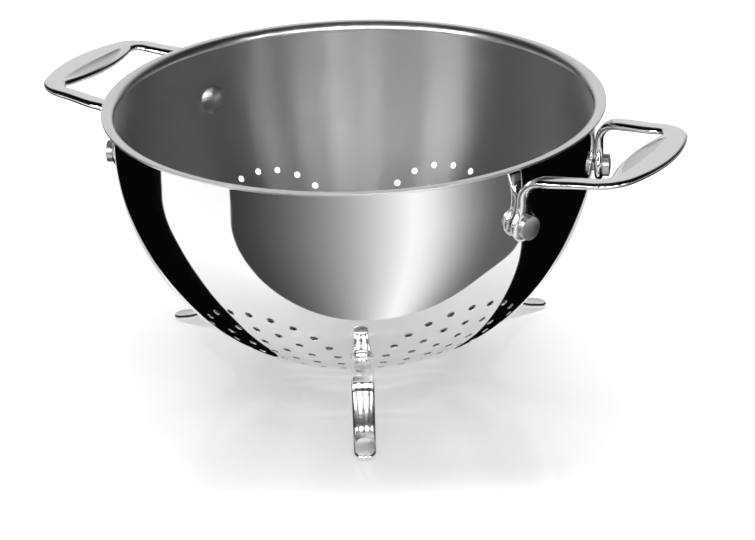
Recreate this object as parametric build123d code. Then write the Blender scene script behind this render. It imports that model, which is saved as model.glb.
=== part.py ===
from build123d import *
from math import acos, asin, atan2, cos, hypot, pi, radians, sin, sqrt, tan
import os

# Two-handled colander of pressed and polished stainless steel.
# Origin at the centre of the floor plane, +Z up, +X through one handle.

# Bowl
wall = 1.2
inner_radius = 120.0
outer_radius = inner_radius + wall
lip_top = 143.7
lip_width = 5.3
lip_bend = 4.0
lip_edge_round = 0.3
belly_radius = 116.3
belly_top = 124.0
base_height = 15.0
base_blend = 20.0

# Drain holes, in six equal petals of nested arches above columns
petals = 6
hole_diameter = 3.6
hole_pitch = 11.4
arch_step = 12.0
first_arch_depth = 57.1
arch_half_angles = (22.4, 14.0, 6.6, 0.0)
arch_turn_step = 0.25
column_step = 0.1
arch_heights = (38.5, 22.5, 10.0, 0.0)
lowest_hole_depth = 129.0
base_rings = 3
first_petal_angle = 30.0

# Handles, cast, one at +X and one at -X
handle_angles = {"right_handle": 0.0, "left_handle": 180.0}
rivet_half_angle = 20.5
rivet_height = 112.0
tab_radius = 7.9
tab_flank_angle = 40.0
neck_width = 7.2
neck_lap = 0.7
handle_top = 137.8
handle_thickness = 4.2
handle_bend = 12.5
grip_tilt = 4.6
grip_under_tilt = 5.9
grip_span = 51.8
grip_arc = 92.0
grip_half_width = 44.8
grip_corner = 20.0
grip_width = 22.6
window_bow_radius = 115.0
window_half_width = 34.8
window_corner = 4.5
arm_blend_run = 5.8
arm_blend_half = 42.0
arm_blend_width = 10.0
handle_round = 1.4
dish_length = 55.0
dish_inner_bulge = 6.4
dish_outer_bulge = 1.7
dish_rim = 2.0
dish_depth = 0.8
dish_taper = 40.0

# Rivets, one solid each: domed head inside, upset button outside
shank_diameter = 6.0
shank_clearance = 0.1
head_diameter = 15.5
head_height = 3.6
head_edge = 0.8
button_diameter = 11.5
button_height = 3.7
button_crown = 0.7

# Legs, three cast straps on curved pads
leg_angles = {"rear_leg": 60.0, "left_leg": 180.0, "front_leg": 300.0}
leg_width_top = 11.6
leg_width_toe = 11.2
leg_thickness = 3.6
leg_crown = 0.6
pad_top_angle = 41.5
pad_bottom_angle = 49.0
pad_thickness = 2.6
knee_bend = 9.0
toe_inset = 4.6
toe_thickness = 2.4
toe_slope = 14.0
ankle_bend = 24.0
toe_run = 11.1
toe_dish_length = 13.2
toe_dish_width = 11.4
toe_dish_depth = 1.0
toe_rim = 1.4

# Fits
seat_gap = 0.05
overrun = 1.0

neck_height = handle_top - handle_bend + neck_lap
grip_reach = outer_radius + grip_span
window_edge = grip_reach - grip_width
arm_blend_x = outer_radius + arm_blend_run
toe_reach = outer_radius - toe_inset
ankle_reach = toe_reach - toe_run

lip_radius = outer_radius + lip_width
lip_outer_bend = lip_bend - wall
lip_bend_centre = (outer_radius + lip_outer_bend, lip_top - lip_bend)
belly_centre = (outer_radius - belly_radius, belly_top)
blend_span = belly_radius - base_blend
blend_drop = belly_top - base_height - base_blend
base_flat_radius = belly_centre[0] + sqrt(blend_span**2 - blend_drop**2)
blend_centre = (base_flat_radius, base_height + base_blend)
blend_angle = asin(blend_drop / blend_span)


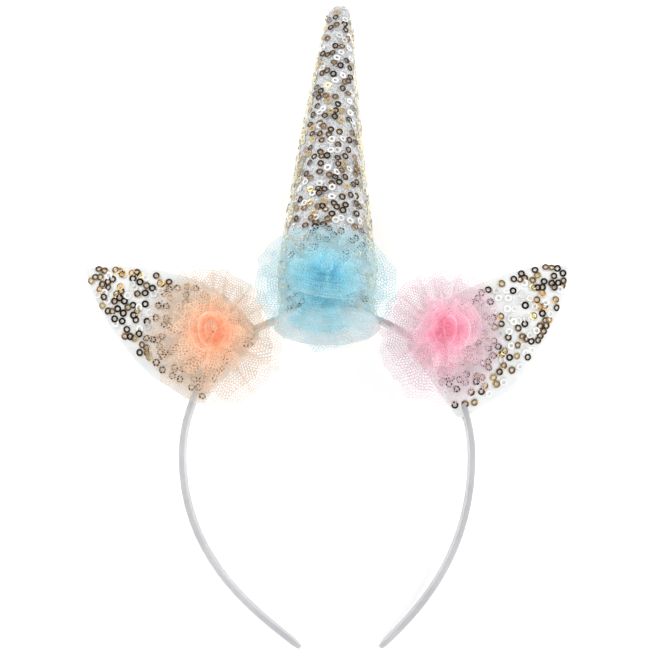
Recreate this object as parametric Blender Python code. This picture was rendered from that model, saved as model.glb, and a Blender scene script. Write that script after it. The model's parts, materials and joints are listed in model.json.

Given request: Copy the material above, line for line.

The output:
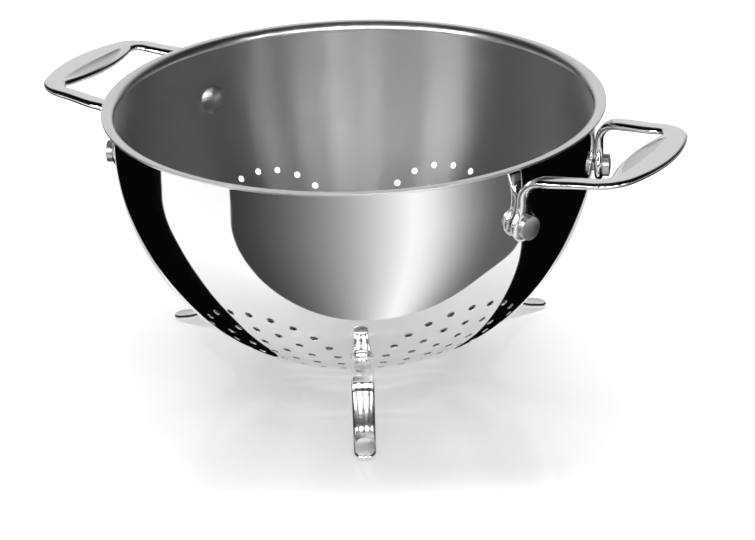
Recreate this object as parametric build123d code. Then write the Blender scene script behind this render. It imports that model, which is saved as model.glb.
=== part.py ===
from build123d import *
from math import acos, asin, atan2, cos, hypot, pi, radians, sin, sqrt, tan
import os

# Two-handled colander of pressed and polished stainless steel.
# Origin at the centre of the floor plane, +Z up, +X through one handle.

# Bowl
wall = 1.2
inner_radius = 120.0
outer_radius = inner_radius + wall
lip_top = 143.7
lip_width = 5.3
lip_bend = 4.0
lip_edge_round = 0.3
belly_radius = 116.3
belly_top = 124.0
base_height = 15.0
base_blend = 20.0

# Drain holes, in six equal petals of nested arches above columns
petals = 6
hole_diameter = 3.6
hole_pitch = 11.4
arch_step = 12.0
first_arch_depth = 57.1
arch_half_angles = (22.4, 14.0, 6.6, 0.0)
arch_turn_step = 0.25
column_step = 0.1
arch_heights = (38.5, 22.5, 10.0, 0.0)
lowest_hole_depth = 129.0
base_rings = 3
first_petal_angle = 30.0

# Handles, cast, one at +X and one at -X
handle_angles = {"right_handle": 0.0, "left_handle": 180.0}
rivet_half_angle = 20.5
rivet_height = 112.0
tab_radius = 7.9
tab_flank_angle = 40.0
neck_width = 7.2
neck_lap = 0.7
handle_top = 137.8
handle_thickness = 4.2
handle_bend = 12.5
grip_tilt = 4.6
grip_under_tilt = 5.9
grip_span = 51.8
grip_arc = 92.0
grip_half_width = 44.8
grip_corner = 20.0
grip_width = 22.6
window_bow_radius = 115.0
window_half_width = 34.8
window_corner = 4.5
arm_blend_run = 5.8
arm_blend_half = 42.0
arm_blend_width = 10.0
handle_round = 1.4
dish_length = 55.0
dish_inner_bulge = 6.4
dish_outer_bulge = 1.7
dish_rim = 2.0
dish_depth = 0.8
dish_taper = 40.0

# Rivets, one solid each: domed head inside, upset button outside
shank_diameter = 6.0
shank_clearance = 0.1
head_diameter = 15.5
head_height = 3.6
head_edge = 0.8
button_diameter = 11.5
button_height = 3.7
button_crown = 0.7

# Legs, three cast straps on curved pads
leg_angles = {"rear_leg": 60.0, "left_leg": 180.0, "front_leg": 300.0}
leg_width_top = 11.6
leg_width_toe = 11.2
leg_thickness = 3.6
leg_crown = 0.6
pad_top_angle = 41.5
pad_bottom_angle = 49.0
pad_thickness = 2.6
knee_bend = 9.0
toe_inset = 4.6
toe_thickness = 2.4
toe_slope = 14.0
ankle_bend = 24.0
toe_run = 11.1
toe_dish_length = 13.2
toe_dish_width = 11.4
toe_dish_depth = 1.0
toe_rim = 1.4

# Fits
seat_gap = 0.05
overrun = 1.0

neck_height = handle_top - handle_bend + neck_lap
grip_reach = outer_radius + grip_span
window_edge = grip_reach - grip_width
arm_blend_x = outer_radius + arm_blend_run
toe_reach = outer_radius - toe_inset
ankle_reach = toe_reach - toe_run

lip_radius = outer_radius + lip_width
lip_outer_bend = lip_bend - wall
lip_bend_centre = (outer_radius + lip_outer_bend, lip_top - lip_bend)
belly_centre = (outer_radius - belly_radius, belly_top)
blend_span = belly_radius - base_blend
blend_drop = belly_top - base_height - base_blend
base_flat_radius = belly_centre[0] + sqrt(blend_span**2 - blend_drop**2)
blend_centre = (base_flat_radius, base_height + base_blend)
blend_angle = asin(blend_drop / blend_span)


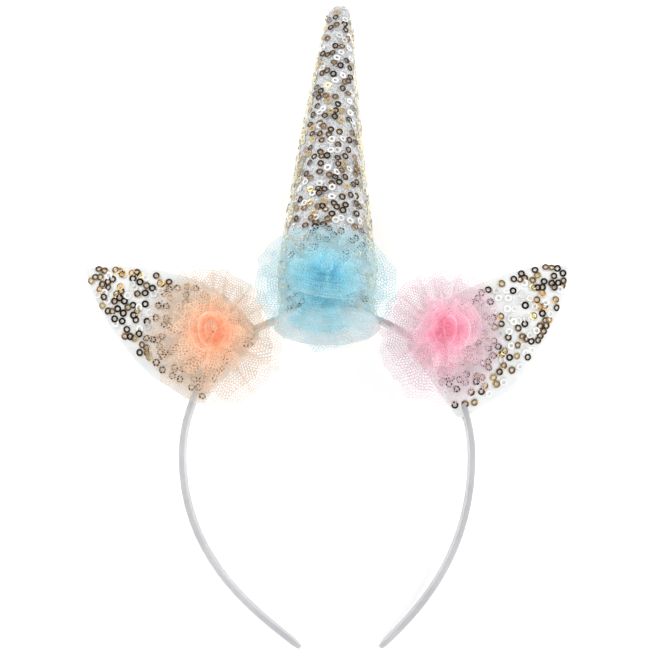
Recreate this object as parametric Blender Python code. This picture was rendered from that model, saved as model.glb, and a Blender scene script. Write that script after it. The model's parts, materials and joints are listed in model.json.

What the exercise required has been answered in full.